WRITTEN PROBLEM: Produce word for word the lines of the data below running from the one that has "skins = cad_parts[name].data.materials" to the one that has "Recreate this object", inclusive, and no others.

EXTRACTED DATA:
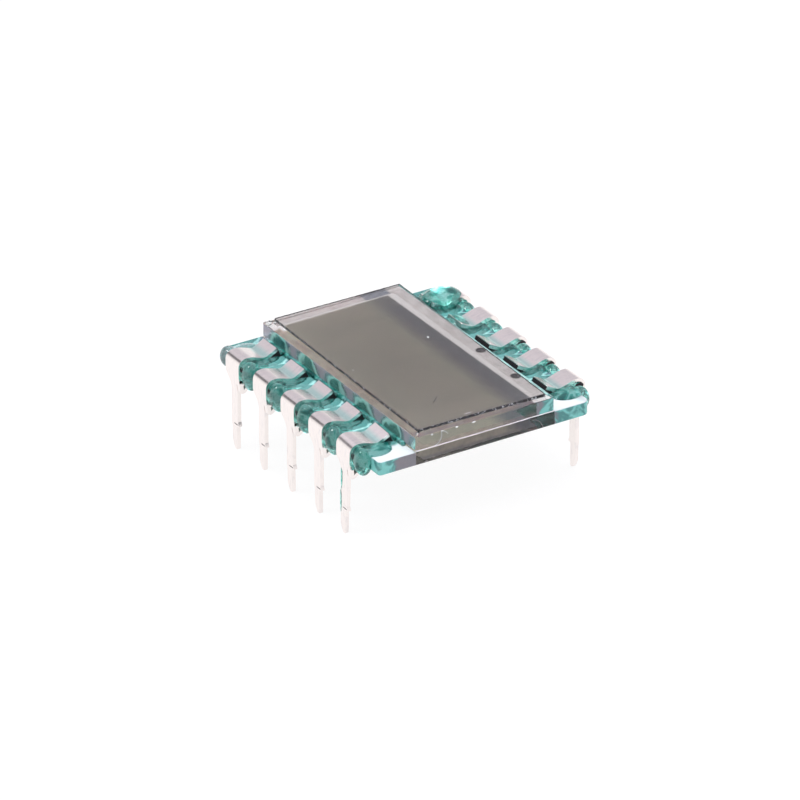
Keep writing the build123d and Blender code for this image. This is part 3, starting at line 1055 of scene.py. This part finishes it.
class LCD_OT_films(Operator):
    """Model the front film, the rear film and the foil behind it"""

    bl_idname = "lcd.films"
    bl_label = "Films and foil"

    def execute(self, context):
        ragged = context.scene.lcd_films.ragged / MM
        front = film_sheet(FRONT_FILM, GLASS_TOP + PLAY, FILM_TOP, FRONT_SKEW, ragged)
        for skin in (polariser_face(), polariser_dye(), film_cut()):
            front.data.materials.append(skin)
        assign_faces(front, 1, lambda f: f.normal.z < -FACING)
        assign_faces(front, 2, lambda f: abs(f.normal.z) < 0.5)
        finish_piece(front, "front_film", ["front_polariser"])
        rear = film_sheet(REAR_FILM, FOIL_TOP, UNDERSIDE + 2 * PLAY, REAR_SKEW, ragged)
        for skin in (reflector(), film_cut()):
            rear.data.materials.append(skin)
        assign_faces(rear, 1, lambda f: f.normal.z < 0.5)
        finish_piece(rear, "rear_film", ["rear_polariser"])
        foil = film_sheet(REAR_FILM, FOIL_TOP - FOIL, FOIL_TOP, REAR_SKEW, ragged)
        foil.data.materials.append(foil_back())
        finish_piece(foil, "rear_foil", ["reflector_foil"])
        return {"FINISHED"}


class LCD_OT_cell_gap(Operator):
    """Finish the seal, dots, fluid and electrodes between the plates"""

    bl_idname = "lcd.cell_gap"
    bl_label = "Cell gap"

    def execute(self, context):
        finishes = {
            "perimeter_seal": seal_epoxy(),
            "liquid_crystal": clear_layer("liquid_crystal_nematic", "C8C2B0", 0.01, 3.0),
            "segment_electrodes": clear_layer("indium_tin_oxide_etched", "8A7C94", 0.02, 1.0),
            "common_electrode": clear_layer("indium_tin_oxide_sputtered", "8A7C94", 0.01, 2.0),
            "fill_port_plug": plug_resin(),
        }
        for name, finish in finishes.items():
            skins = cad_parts[name].data.materials
            skins.clear()
            skins.append(finish)
        paste = dot_paste()
        for number in (1, 2):
            low, high = node_box(f"transfer_dot_{number}")
            begin()
            bpy.ops.mesh.primitive_cylinder_add(
                vertices=28, radius=(high.x - low.x) / 2 + 0.04, depth=high.z - low.z,
                location=(low + high) / 2,
            )
            dot = settle()
            apply_modifier(dot, "BEVEL", width=FINE_EDGE, segments=2)
            dot.data.materials.append(paste)
            finish_piece(dot, f"paste_dot_{number}", [f"transfer_dot_{number}"])
        return {"FINISHED"}


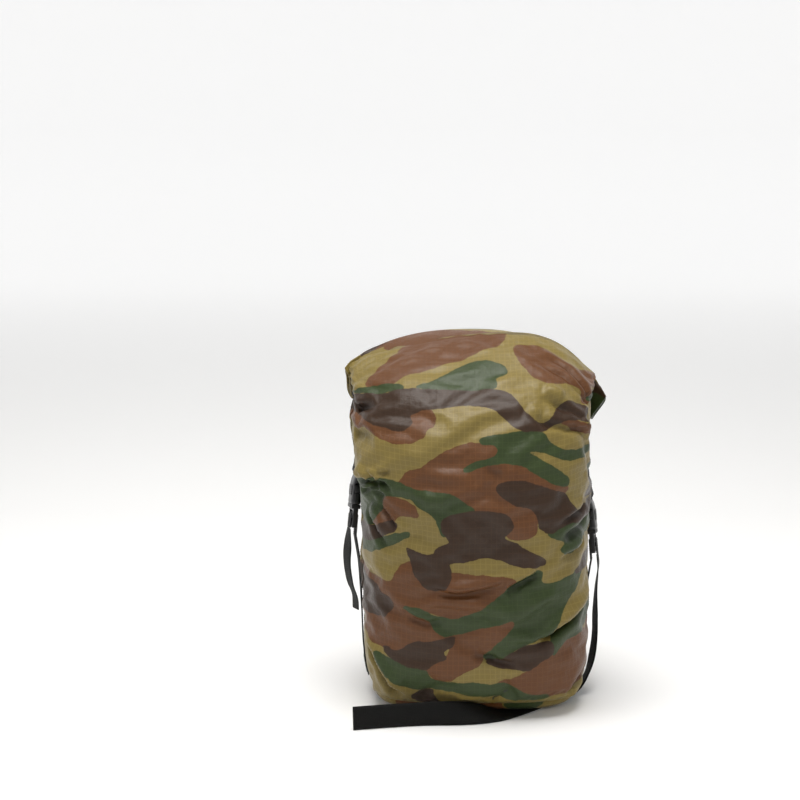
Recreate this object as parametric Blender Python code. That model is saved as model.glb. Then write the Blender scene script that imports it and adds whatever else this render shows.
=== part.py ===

COMPLETE RESPONSE:
            skins = cad_parts[name].data.materials
            skins.clear()
            skins.append(finish)
        paste = dot_paste()
        for number in (1, 2):
            low, high = node_box(f"transfer_dot_{number}")
            begin()
            bpy.ops.mesh.primitive_cylinder_add(
                vertices=28, radius=(high.x - low.x) / 2 + 0.04, depth=high.z - low.z,
                location=(low + high) / 2,
            )
            dot = settle()
            apply_modifier(dot, "BEVEL", width=FINE_EDGE, segments=2)
            dot.data.materials.append(paste)
            finish_piece(dot, f"paste_dot_{number}", [f"transfer_dot_{number}"])
        return {"FINISHED"}


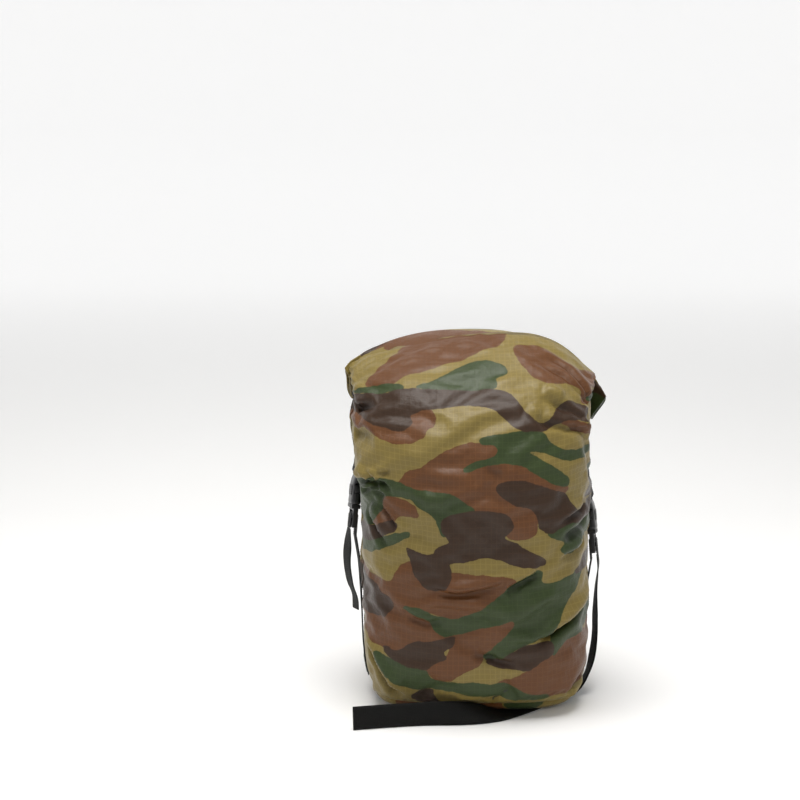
Recreate this object as parametric Blender Python code. That model is saved as model.glb. Then write the Blender scene script that imports it and adds whatever else this render shows.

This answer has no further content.